Stored data entries
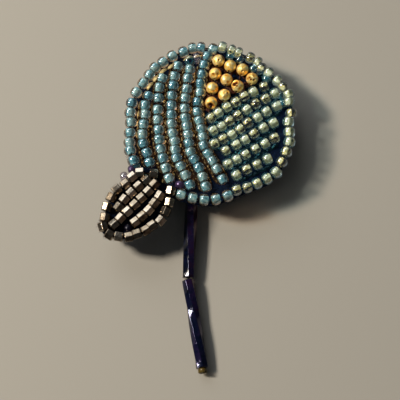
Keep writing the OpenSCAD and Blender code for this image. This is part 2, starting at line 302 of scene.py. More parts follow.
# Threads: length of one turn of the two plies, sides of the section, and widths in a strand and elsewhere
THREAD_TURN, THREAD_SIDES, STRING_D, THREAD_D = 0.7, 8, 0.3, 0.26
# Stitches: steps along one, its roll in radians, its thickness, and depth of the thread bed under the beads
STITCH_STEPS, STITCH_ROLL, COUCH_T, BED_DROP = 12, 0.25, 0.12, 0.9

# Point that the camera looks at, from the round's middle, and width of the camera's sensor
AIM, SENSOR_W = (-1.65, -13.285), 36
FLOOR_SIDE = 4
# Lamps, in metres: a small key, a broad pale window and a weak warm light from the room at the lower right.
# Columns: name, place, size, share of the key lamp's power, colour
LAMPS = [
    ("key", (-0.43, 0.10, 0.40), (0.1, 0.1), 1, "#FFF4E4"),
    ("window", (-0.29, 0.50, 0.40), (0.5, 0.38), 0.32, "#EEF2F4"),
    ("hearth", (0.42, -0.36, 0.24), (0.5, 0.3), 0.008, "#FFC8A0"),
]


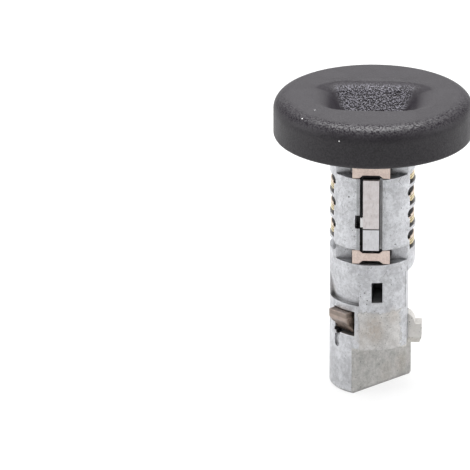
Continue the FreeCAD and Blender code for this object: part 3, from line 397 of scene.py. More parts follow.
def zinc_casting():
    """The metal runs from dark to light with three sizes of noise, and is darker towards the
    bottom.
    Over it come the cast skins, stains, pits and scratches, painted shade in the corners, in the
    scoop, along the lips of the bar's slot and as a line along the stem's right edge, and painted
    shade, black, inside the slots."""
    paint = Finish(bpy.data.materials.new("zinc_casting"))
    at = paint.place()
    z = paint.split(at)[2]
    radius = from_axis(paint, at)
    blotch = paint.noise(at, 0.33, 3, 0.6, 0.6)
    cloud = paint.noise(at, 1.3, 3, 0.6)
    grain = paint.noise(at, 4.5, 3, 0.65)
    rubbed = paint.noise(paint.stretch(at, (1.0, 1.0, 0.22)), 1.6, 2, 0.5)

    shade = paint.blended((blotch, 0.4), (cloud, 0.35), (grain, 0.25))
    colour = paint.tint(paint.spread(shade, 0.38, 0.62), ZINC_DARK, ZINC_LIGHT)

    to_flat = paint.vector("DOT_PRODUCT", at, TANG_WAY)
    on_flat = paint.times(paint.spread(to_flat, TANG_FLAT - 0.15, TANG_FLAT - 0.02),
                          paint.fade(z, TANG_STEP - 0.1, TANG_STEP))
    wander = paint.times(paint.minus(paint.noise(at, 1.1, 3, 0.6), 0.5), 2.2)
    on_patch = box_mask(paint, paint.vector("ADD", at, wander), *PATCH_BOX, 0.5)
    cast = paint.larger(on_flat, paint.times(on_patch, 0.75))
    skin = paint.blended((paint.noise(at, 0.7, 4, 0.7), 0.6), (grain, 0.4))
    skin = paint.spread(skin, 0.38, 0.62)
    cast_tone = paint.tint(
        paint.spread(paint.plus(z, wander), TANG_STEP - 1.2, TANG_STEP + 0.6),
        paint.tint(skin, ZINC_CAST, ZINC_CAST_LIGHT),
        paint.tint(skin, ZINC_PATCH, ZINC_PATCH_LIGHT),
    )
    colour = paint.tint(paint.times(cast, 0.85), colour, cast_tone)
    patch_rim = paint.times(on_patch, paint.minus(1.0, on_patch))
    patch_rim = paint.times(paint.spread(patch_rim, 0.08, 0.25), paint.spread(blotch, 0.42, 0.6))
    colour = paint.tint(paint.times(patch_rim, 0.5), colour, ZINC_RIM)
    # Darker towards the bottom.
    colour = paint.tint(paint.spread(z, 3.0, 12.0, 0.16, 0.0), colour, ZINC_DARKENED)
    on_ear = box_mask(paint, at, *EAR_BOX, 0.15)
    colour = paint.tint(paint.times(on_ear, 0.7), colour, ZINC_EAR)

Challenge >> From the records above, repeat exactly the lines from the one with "Continue the FreeCAD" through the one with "0.62), ZINC_DARK, ZINC_LIGHT)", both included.

Written solution >>
Continue the FreeCAD and Blender code for this object: part 3, from line 397 of scene.py. More parts follow.
def zinc_casting():
    """The metal runs from dark to light with three sizes of noise, and is darker towards the
    bottom.
    Over it come the cast skins, stains, pits and scratches, painted shade in the corners, in the
    scoop, along the lips of the bar's slot and as a line along the stem's right edge, and painted
    shade, black, inside the slots."""
    paint = Finish(bpy.data.materials.new("zinc_casting"))
    at = paint.place()
    z = paint.split(at)[2]
    radius = from_axis(paint, at)
    blotch = paint.noise(at, 0.33, 3, 0.6, 0.6)
    cloud = paint.noise(at, 1.3, 3, 0.6)
    grain = paint.noise(at, 4.5, 3, 0.65)
    rubbed = paint.noise(paint.stretch(at, (1.0, 1.0, 0.22)), 1.6, 2, 0.5)

    shade = paint.blended((blotch, 0.4), (cloud, 0.35), (grain, 0.25))
    colour = paint.tint(paint.spread(shade, 0.38, 0.62), ZINC_DARK, ZINC_LIGHT)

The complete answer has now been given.